Andreas Kokkinis, University College London, London, UKI. Introduction
The recent financial crisis has been followed by a series of regulatory changes concerning both the substance and the structure of financial regulation in the UK and internationally. The move to a new capital adequacy standard under Basel III, the prospective redesigning of regulatory bodies and the new banking resolution regime have all gained much publicity, and the same happened with proposals to ring fence retail banking, to split retail and investment banking, and to break-up large systemic banks. Much less attention, however, has been paid to the recent reform of the ‘fit and proper’ test and to the new regulatory approach to it, as advocated by the FSA.
This change is less spectacular than others, but can make a great difference in the way banks are governed.

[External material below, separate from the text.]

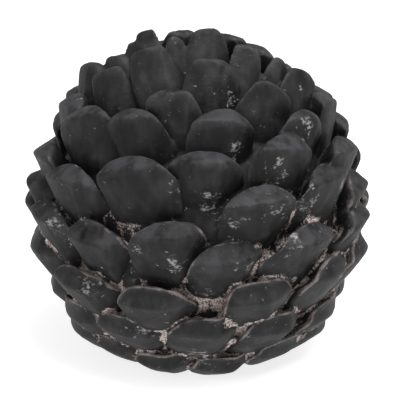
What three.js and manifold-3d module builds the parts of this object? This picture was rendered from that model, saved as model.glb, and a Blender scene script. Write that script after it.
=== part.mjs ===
import * as THREE from "three";
import { mergeVertices } from "three/addons/utils/BufferGeometryUtils.js";
import Module from "manifold-3d";

// A pinecone finial cast in one piece: a ball of thick overlapping scales, cut flat underneath.
// Millimetres, +Z up, front towards -Y, origin in the middle of the flat underside.

// Driving dimensions of the whole casting
const BODY_RADIUS = 74.5; // from the middle of the ball to the noses of the scales
const BASE_DROP = 63; // from the middle of the ball down to the flat underside
const CORE_DEPTH = 13; // how far the core lies below the noses
const CORE_DROP = 4; // how far the middle of the core lies below the middle of the ball
const UNDERSIDE_RADIUS = 32; // the foot that carries the lowest scales
const FOOT_TOP_RADIUS = 55;
const FOOT_HEIGHT = 24;

// Driving dimensions of one scale
const SCALE_WIDTH = 38;
const SCALE_LENGTH = 48; // from the upper rim down to the hidden lower end
const WIDEST_DROP = 15; // from the upper rim down to the widest place
const RIDGE_DROP = 7.5; // from the upper rim down to the soft ridge across the face
const RIM_SETBACK = 8; // how far the upper rim lies back behind the ridge
const FACE_SINK = 23; // how far the lower end lies behind the ridge
const FACE_CROWN = 2; // how far the middle of the face stands proud of its sides
const ROOT_MARGIN = 14; // how far the root in the core lies behind the lower end
const ROOT_DROP = 27; // from the upper rim down to the root

const ARCH_POWER = 1.06; // 1 gives an elliptic rim, less a squarer one, more a pointed one
const SINK_POWER = 0.85; // 1 gives a straight face, less a hollow one
const CROWN_POWER = 3; // 2 gives a round face across, more a flatter one

// Unevenness of the hand-made pattern
const LIFT_SPREAD = 1.2; // how much lower a nose may lie
const WIDTH_SPREAD = 0.04; // share of the width, either way
const LEAN_SPREAD = 3; // degrees, either way
const RIDGE_SPREAD = 2; // how far the ridge may move, either way
const SLANT_SPREAD = 3; // how far the ends of the ridge may rise or drop
const ARCH_SPREAD = 0.12; // how much squarer or more pointed a rim may be
const SKEW_SPREAD = 0.15; // how far, for its height, an arch may lean to one side
const KEEL_SLOPE = 0.38; // slope of the facet down the right of a face, or the left where it's negative
const KEEL_SPREAD = 0.35; // either way
const MOST_IN_A_ROW = 20;

// Facets
const SCALE_SIDES = 10;
const SCALE_RINGS = 3;
const CORE_SIDES = 16;
const SAME_PLACE = 1e-4;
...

If the new approach is taken seriously by the regulators, it may also challenge the fundamental concepts on which the current bank corporate governance paradigm is based, thus building a case for a wider reconsideration of bank corporate governance rules and norms, including banks’ corporate objective. Of course, it is too early to say whether such a change is taking place, especially as the test operates in a confidential way so as not to harm the reputation of involved firms. Still, it is clear that the regulatory approach to the test has shifted towards closer scrutiny of prospective bank directors’ substantial merits. Indeed, the more detailed approval procedure is a further example of the gradual juridification of bank corporate governance, a process that commenced more than two decades ago.
In this paper, I will first provide, in Part II, a brief outline of the eminent change in regulatory structure, so as to set the background for the present discussion. Part III will be devoted to a concise discussion of the historical evolution of the fit and proper test, demonstrating how it operated up until the 2007-2009 financial crisis. In Part IV, I will focus on the recent change in legal position and regulatory approach concerning the fit and proper test. In Part V, I will assess the potential significance of the reform both from a regulatory and a corporate governance perspective. Part VI will summarise the discussion and conclude.
II. The forthcoming change in UK regulatory structure
Before focusing on the 'fit and proper' test, it is useful to provide a concise overview of the imminent change in the structure of financial regulation in the UK. Due to the inherent information asymmetries and systemic risk in the banking industry there is a need for special regulation of banks and other financial firms and for continuous supervision of their activities by a public authority.